The one thing the formation commission is prohibited from doing is making land-use decisions, but that is entirely the "reason" used to deny the annexation request. This is the point where Temecula officials should have started knocking over furniture in wild and open protest to an egregiously erroneous decision by LAFCO's members.

Instead, city leaders embraced flawed logic in a redacted annexation request removing the proposed quarry site, reapplied to the commission, only to be denied again. Later this month, the agency is supposed to re-reconsider the same annexation request sans the quarry. Should the commission grant annexation this time around, the city of Temecula still gives up local control in the "approval process" of Liberty Quarry.

Without a fight or even the filing of an official protest of the original LAFCO decision, the city put the fate of Liberty Quarry and the trust of the local public into the hands of county government.

In acknowledging the proposed Liberty Quarry as a condition in the reapplication for annexation, Temecula telegraphs tacit approval and even need for the quarry. City Council incumbents Jeff Comerchero and Maryann Edwards pleaded the economic need for development at a Rancho California Water District hearing considering a moratorium on meters for new construction.
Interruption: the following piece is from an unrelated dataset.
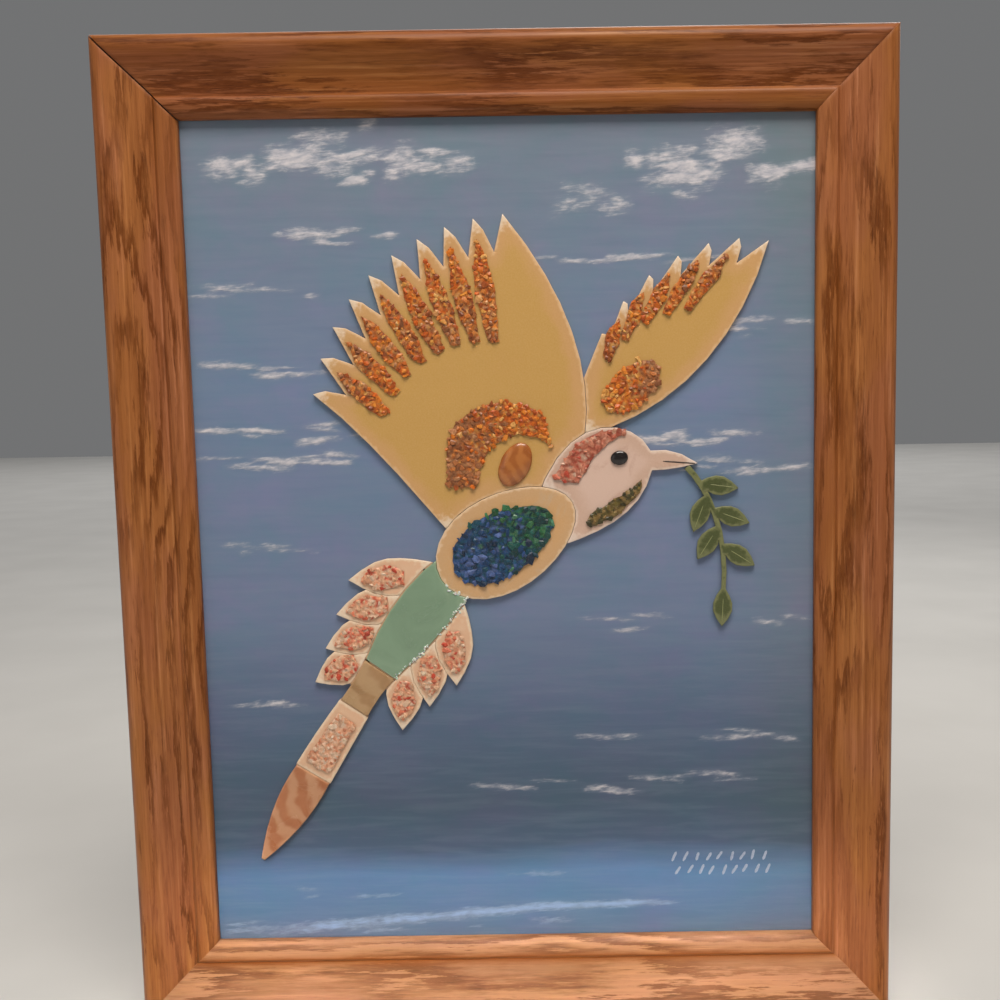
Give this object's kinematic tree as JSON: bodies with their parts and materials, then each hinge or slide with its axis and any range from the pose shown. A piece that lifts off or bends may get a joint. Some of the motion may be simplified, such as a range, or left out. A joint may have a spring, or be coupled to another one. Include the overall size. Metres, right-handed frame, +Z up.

City leaders once sued the county over abusive development and won. Now, our mature politicians have adopted compromise as policy and the Temecula City Council is sadly no longer willing to rock the county boat.

The youthful blood of unseasoned City Council members had the gumption to fight bad decisions.

Why did city leaders give up the prize and embrace this embarrassingly flawed annexation?

The new city motto should be "Old Traditions, New Compromises."